▸ WORK TO DO:
Pull out of the data below the stretch of lines bounded by the one containing "const part = new THREE.Group();" and the one containing "bpy.data.objects.remove(obj)", both bounds included, unchanged.

▸ COLLECTED DATA:
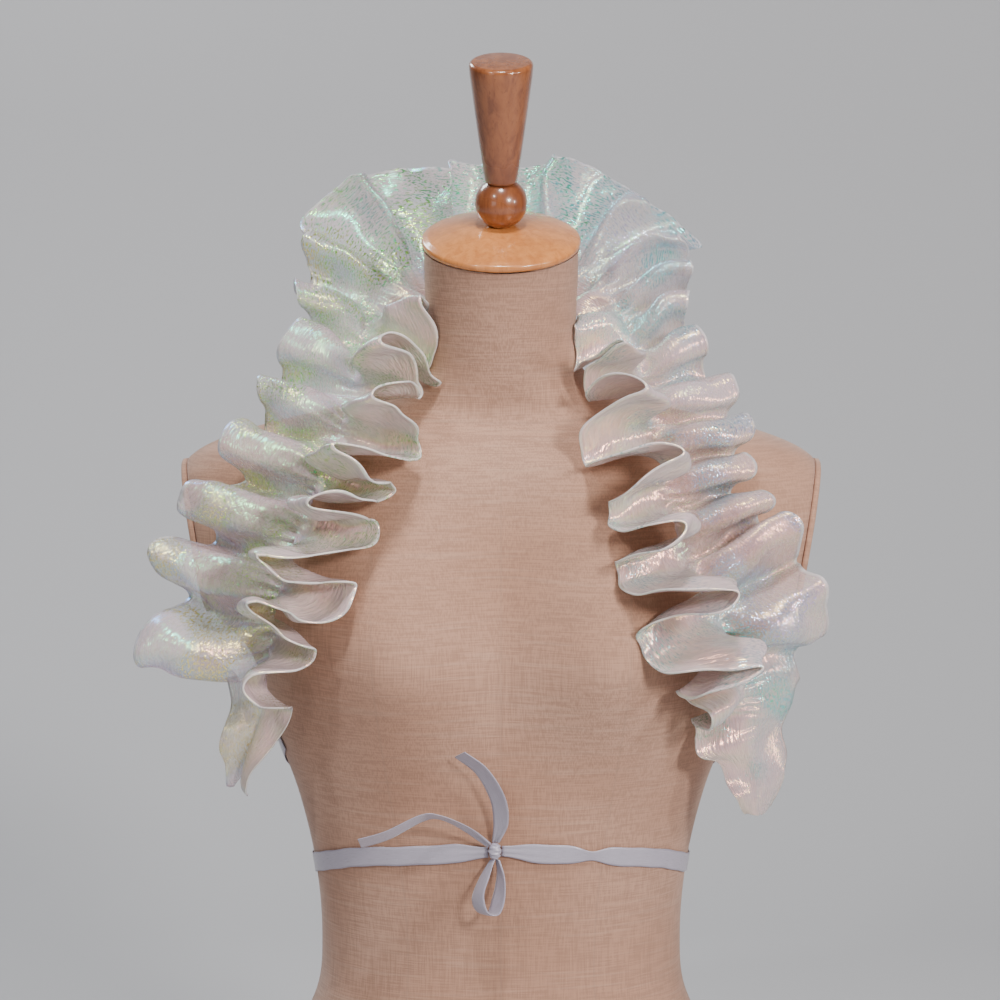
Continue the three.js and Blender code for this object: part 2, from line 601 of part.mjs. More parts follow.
function knotBody() {
  const knot = new THREE.SphereGeometry(1, 12, 8);
  knot.scale(KNOT.width / 2, KNOT.depth / 2, KNOT.height / 2);
  knot.translate(KNOT.x, KNOT.y, KNOT.z);
  return knot;
}

// Dress form pieces

function formRings() {
  const rings = [];
  for (const { from, to, step } of FORM_LEVELS) {
    for (let z = from; z <= to; z += step) {
      const ring = [];
      for (let i = 0; i < FORM_SIDES; i += 1) {
        ring.push(formPoint((2 * Math.PI * i) / FORM_SIDES, z));
      }
      rings.push(ring);
    }
  }
  return rings;
}

function armSlab(side, low, high) {
  const tilt = Math.atan(ARM_PLATE_SLOPE);
  const slab = new THREE.BoxGeometry(high - low, 2 * ARM_PLATE_REACH, 2 * ARM_PLATE_REACH);
  slab.translate((low + high) / 2, 0, 0);
  slab.rotateY(tilt);
  slab.translate(SHOULDER_TIP.x, 0, SHOULDER_TIP.z);
  if (side < 0) {
    slab.rotateZ(Math.PI);
  }
  return solidFrom(slab);
}

function levelSlab(low, high) {
  return solidFrom(slabBetween(low, high, -Math.PI / 2));
}

function neckSlab(low, high) {
  const slab = slabBetween(low, high, -Math.PI / 2);
  slab.rotateX(NECK_LEAN);
  slab.translate(NECK_TOP.x, NECK_TOP.y, NECK_TOP.z);
  return solidFrom(slab);
}

function formBodies() {
  const reach = 300;
  const whole = solidFrom(loftBody(formRings()));
  const plateEnd = SEAM_GAP + ARM_PLATE_THICKNESS;
  const torso = whole
    .subtract(levelSlab(-reach, BASE_BOARD_THICKNESS + SEAM_GAP))
    .subtract(neckSlab(-CAP_EDGE / 2 - SEAM_GAP, reach))
    .subtract(armSlab(1, 0, reach))
    .subtract(armSlab(-1, 0, reach));
  return {
    form_torso: torso,
    base_board: whole.intersect(levelSlab(0, BASE_BOARD_THICKNESS)),
    arm_plate_right: whole.intersect(armSlab(1, SEAM_GAP, plateEnd)),
    arm_plate_left: whole.intersect(armSlab(-1, SEAM_GAP, plateEnd)),
  };
}

function turnedPiece(profile, sides) {
  const points = profile.map(([radius, height]) => new THREE.Vector2(radius, height));
  return new THREE.LatheGeometry(points, sides);
}

function capProfile() {
  const profile = [[0, -CAP_EDGE / 2], [CAP_RADIUS - 1.5, -CAP_EDGE / 2]];
  profile.push([CAP_RADIUS, -CAP_EDGE / 2 + 1.5], [CAP_RADIUS, CAP_EDGE / 2 - 1.5]);
  const steps = 5;
  for (let i = 0; i <= steps; i += 1) {
    const radius = (CAP_RADIUS - 1) * (1 - i / steps);
    profile.push([radius, CAP_EDGE / 2 + CAP_DOME * (1 - (radius / CAP_RADIUS) ** 2)]);
  }
  return profile;
}

function ballProfile() {
  const profile = [[0, -BALL_HEIGHT / 2]];
  const steps = 8;
  const flat = 0.55;
  for (let i = 0; i <= steps; i += 1) {
    const turn = flat + ((Math.PI - 2 * flat) * i) / steps;
    const height = (-Math.cos(turn) / Math.cos(flat)) * (BALL_HEIGHT / 2);
    profile.push([BALL_RADIUS * Math.sin(turn), height]);
  }
  profile.push([0, BALL_HEIGHT / 2]);
  return profile;
}

function handleProfile() {
  const round = 1.5;
  return [
    [0, 0],
    [HANDLE_FOOT_RADIUS - round / 2, 0],
    [HANDLE_FOOT_RADIUS, round],
    [HANDLE_TOP_RADIUS - 0.6, HANDLE_LENGTH * 0.86],
    [HANDLE_TOP_RADIUS, HANDLE_LENGTH * 0.95],
    [HANDLE_TOP_RADIUS - round, HANDLE_LENGTH - round / 2],
    [HANDLE_TOP_RADIUS - 2 * round, HANDLE_LENGTH],
    [0, HANDLE_LENGTH],
  ];
}

// Assembly

function namedMesh(name, geometry, finish) {
  const mesh = new THREE.Mesh(geometry, new THREE.MeshStandardMaterial(FINISHES[finish]));
  mesh.name = name;
  return mesh;
}

function dressForm() {
  const form = new THREE.Group();
  for (const [name, solid] of Object.entries(formBodies())) {
    form.add(namedMesh(name, geometryFrom(solid), name === 'base_board' ? 'board' : 'linen'));
  }
  return form;
}

function neckFurniture() {
  const furniture = new THREE.Group();
  furniture.position.copy(NECK_TOP);
  furniture.rotation.x = Math.PI / 2 + NECK_LEAN;
  const ballMiddle = CAP_EDGE / 2 + CAP_DOME + BALL_HEIGHT / 2;
  const ball = namedMesh('finial_ball', turnedPiece(ballProfile(), 20), 'stained');
  ball.position.y = ballMiddle;
  const handle = namedMesh('finial_handle', turnedPiece(handleProfile(), 24), 'stained');
  handle.position.y = ballMiddle + BALL_HEIGHT / 2;
  furniture.add(namedMesh('neck_cap', turnedPiece(capProfile(), 32), 'beech'), ball, handle);
  return furniture;
}

function capelet() {
  const garment = new THREE.Group();
  const right = ruffleBody(GATHER_RIGHT, FOLDS_RIGHT_OUTER, FOLDS_RIGHT_INNER, 1);
  const left = ruffleBody(GATHER_LEFT, FOLDS_LEFT_OUTER, FOLDS_LEFT_INNER, -1);
  garment.add(namedMesh('ruffle_right', right, 'organza'), namedMesh('ruffle_left', left, 'organza'));
  garment.add(namedMesh('ribbon_left', ribbonRunBody(-1, 0), 'satin'));
  garment.add(namedMesh('ribbon_right', ribbonRunBody(1, CROSSING_LIFT), 'satin'));
  garment.add(namedMesh('ribbon_knot', knotBody(), 'satin'));
  garment.add(namedMesh('ribbon_loop', ribbonStretchBody(RIBBON_LOOP, 21), 'satin'));
  garment.add(namedMesh('ribbon_end_up', ribbonStretchBody(RIBBON_END_UP, 16), 'satin'));
  garment.add(namedMesh('ribbon_end_side', ribbonStretchBody(RIBBON_END_SIDE, 20), 'satin'));
  return garment;
}

const part = new THREE.Group();
part.add(dressForm(), neckFurniture(), capelet());

export default part;
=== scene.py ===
"""Looks for a ruffled organza collar capelet worn on its linen covered dress form.

Tables hold millimetres, as a maker would measure them, and meshes are made in metres.
The front faces -Y and +Z is up.
"""

import logging
import math
from dataclasses import dataclass, field
from enum import Enum
from typing import Any, Dict, List, Mapping, Optional, Sequence, Tuple, Union

import bpy
import numpy as np
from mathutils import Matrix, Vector

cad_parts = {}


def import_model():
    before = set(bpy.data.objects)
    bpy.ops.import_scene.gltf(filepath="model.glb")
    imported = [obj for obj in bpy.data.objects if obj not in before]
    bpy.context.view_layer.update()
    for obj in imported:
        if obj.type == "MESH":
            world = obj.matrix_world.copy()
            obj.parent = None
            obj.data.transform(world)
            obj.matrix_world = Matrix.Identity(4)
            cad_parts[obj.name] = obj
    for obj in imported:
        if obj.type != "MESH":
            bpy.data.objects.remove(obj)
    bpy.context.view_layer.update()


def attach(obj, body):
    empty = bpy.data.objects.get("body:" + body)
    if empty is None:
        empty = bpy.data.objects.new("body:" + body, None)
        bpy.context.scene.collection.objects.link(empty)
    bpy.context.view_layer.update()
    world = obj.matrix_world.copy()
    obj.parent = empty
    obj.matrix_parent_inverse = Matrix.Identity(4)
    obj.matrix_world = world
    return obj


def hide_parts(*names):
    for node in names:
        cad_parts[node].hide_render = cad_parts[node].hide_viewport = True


log = logging.getLogger("capelet")

MM = 0.001
Colour = Tuple[float, float, float]
Rows = Sequence[Tuple[float, ...]]

# Dress form sections: height, half width, middle of the oval, depth before and behind it, fullness
FORM_COLUMNS = ("z", "half", "mid", "front", "back", "fullness")
FORM_ROWS: Rows = (
    (-20, 165, 0, 106, 116, 2.4),
    (60, 164, 0, 102, 116, 2.4),
    (120, 143, 0, 93, 98, 2.3),
    (167, 122, 0, 86, 82, 2.2),
    (200, 119, 0, 84, 77, 2.2),
    (252, 123, 0, 88, 79, 2.2),
    (300, 134, 0, 92, 84, 2.2),
    (340, 148, 0, 94, 89, 2.3),
    (370, 157, 0, 94, 93, 2.3),
    (395, 166, 0, 93, 96, 2.3),
    (430, 198, 2, 90, 97, 2.3),
    (480, 214, 4, 84, 94, 2.3),
    (505, 213, 5, 79, 88, 2.2),
    (516, 208, 6, 76, 84, 2.2),
    (527, 194, 7, 71, 80, 2.2),
    (538, 165, 8, 65, 75, 2.1),
    (548, 126, 8, 57, 69, 2),
    (557, 92, 6, 53, 62, 2),
    (566, 68, 3, 52, 57, 2),
    (578, 54, -1, 52, 53, 2),
    (590, 50, -5, 52, 52, 2),
    (640, 49.5, -20.6, 52, 52, 2),
    (720, 51.5, -45.8, 54, 54, 2),
)

# Gather lines from the centre back seam to the tail: station, place, the way the outer half leaves it,
# and how far the outer and the inner half bend up from it in degrees
GATHER_COLUMNS = ("at", "x", "y", "z", "ox", "oy", "oz", "outer", "inner")
GATHER_RIGHT: Rows = (
    (0, 0, 76, 650, 0, 30, 95, 0, 0),
    (32, 31, 68, 650, 40, 34, 85, 0, -22),
    (62, 54, 49, 646, 80, 34, 60, 0, -36),
    (92, 68, 24, 636, 98, 16, 30, 0, -26),
    (125, 80, -4, 615, 100, 6, 26, -6, 2),
    (160, 91, -34, 582, 98, 8, 26, -10, 14),
    (195, 98, -57, 548, 95, 16, 20, -12, 10),
    (230, 107, -76, 513, 95, 20, 18, -12, 8),
    (268, 118, -88, 473, 95, 24, 18, -10, 10),
    (305, 134, -93, 438, 92, 30, 24, -6, 10),
    (342, 150, -86, 405, 90, 34, 20, -8, 6),
    (380, 161, -82, 368, 88, 40, 14, -24, -18),
    (452, 169, -76, 297, 86, 44, 10, -30, -28),
)
GATHER_LEFT: Rows = (
    (0, 0, 76, 650, 0, 30, 95, 0, 0),
    (32, -31, 68, 650, -34, 34, 88, 0, -22),
    (62, -55, 49, 648, -70, 34, 70, 0, -36),
    (92, -70, 24, 641, -95, 20, 40, 0, -30),
    (125, -84, -2, 620, -98, 8, 32, -6, -8),
    (162, -93, -34, 588, -95, 8, 36, -10, 8),
    (198, -100, -54, 558, -92, 14, 38, -12, 12),
    (235, -113, -72, 530, -90, 18, 40, -12, 12),
    (272, -125, -83, 498, -92, 22, 36, -10, 12),
    (310, -137, -91, 464, -92, 26, 26, -8, 12),
    (348, -146, -95, 430, -92, 30, 14, -4, 12),
    (384, -150, -90, 396, -92, 34, 6, 0, 12),
    (448, -166, -70, 322, -90, 40, 6, 0, 10),
)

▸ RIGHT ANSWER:
const part = new THREE.Group();
part.add(dressForm(), neckFurniture(), capelet());

export default part;
=== scene.py ===
"""Looks for a ruffled organza collar capelet worn on its linen covered dress form.

Tables hold millimetres, as a maker would measure them, and meshes are made in metres.
The front faces -Y and +Z is up.
"""

import logging
import math
from dataclasses import dataclass, field
from enum import Enum
from typing import Any, Dict, List, Mapping, Optional, Sequence, Tuple, Union

import bpy
import numpy as np
from mathutils import Matrix, Vector

cad_parts = {}


def import_model():
    before = set(bpy.data.objects)
    bpy.ops.import_scene.gltf(filepath="model.glb")
    imported = [obj for obj in bpy.data.objects if obj not in before]
    bpy.context.view_layer.update()
    for obj in imported:
        if obj.type == "MESH":
            world = obj.matrix_world.copy()
            obj.parent = None
            obj.data.transform(world)
            obj.matrix_world = Matrix.Identity(4)
            cad_parts[obj.name] = obj
    for obj in imported:
        if obj.type != "MESH":
            bpy.data.objects.remove(obj)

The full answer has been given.